Jeffrey M. Brown Associates, Inc., a general contractor, obtained a CGL policy with Zurich American Insurance Company, and subcontracted certain construction work to CAP Services, Inc., which was insured by Interstate FIre & Casualty Company. The contract between Brown and CAP required CAP to maintain its own insurance, naming Brown as an additional insured, with CAP’s insurance to be primary. After a sidewalk bridge collapsed upon several of CAP’s employees, Brown was sued. After Interstate refused to provide a defense, Zurich commenced a declaratory judgment action. The trial court granted summary judgment in Zurich’s favor, based on the provision in the contract between Brown and CAP requiring Brown’s additional insured coverage to be primary, and ordered Interstate to take over Brown’s defense and assessed Zurich’s costs for pursuing the declaratory judgment action.
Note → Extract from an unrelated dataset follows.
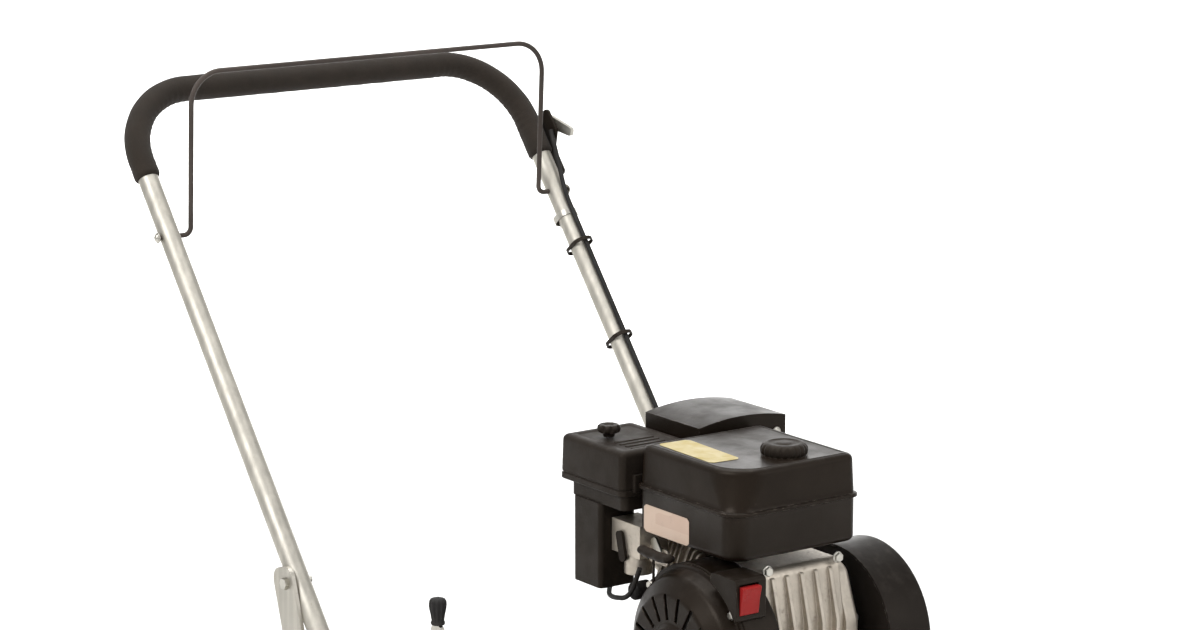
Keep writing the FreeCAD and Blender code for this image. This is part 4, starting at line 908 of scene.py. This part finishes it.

On appeal, Interstate argued that Brown owed no defense, as the additional insured coverage provided by Interstate’s policy was excess over Brown’s own coverage, based on the policies’ own terms, which were unambiguous. The Zurich policy stated that its insurance was primary, while the Interstate policy purported to be excess over any other insurance available to the additional insured, and stated that Interstate would have no duty to defend if any other insurer had a duty to defend the additional insured. Citing the recent case of W9/PHC Real Estate LP v. Farm Family Cas. Ins. Co., 407 N.J.Super. 177 (App. Div. 2009), the Appellate Division held that the Interstate policy’s excess other insurance clause operated to make its coverage excess over Zurich’s coverage.

The Appellate Division rejected Zurich’s argument that the terms of the contract between Brown and CAP, which required CAP’s insurance policy to provide additional insured coverage to Brown on a primary basis, would operate to alter the coverage provided by the Interstate policy. In so holding, the Appellate Division joined several other states, including New York, which have held that priorities of coverage between policies are not controlled by extraneous documents such as contracts. In a recent case, the New York Supreme Court, Appellate Division stated:

An insurance policy is a contract between the insurer and the insured. Thus, the extent of coverage (including a given policy’s priority vis-a-vis other policies) is controlled by the relevant policy terms, not by the terms of the underlying trade contract that required the named insured to purchase coverage.

Bovis Lend Lease LMB, Inc. v. Great American Ins. Co., 855 N.Y.S.2d 459, 464 (1st Dep’t 2008).

Finally, as to the trial court’s order regarding attorney’s fees, the Appellate Division rejected Zurich’s argument that despite reversing the trial court’s grant of summary judgment, Zurich qualified as a “successful claimant” because the declaratory judgment action had been required to force Interstate to acknowledge its coverage obligations. The Appellate Division noted that in its briefs, Interstate acknowledged its obligation to provide coverage (albeit on an excess basis).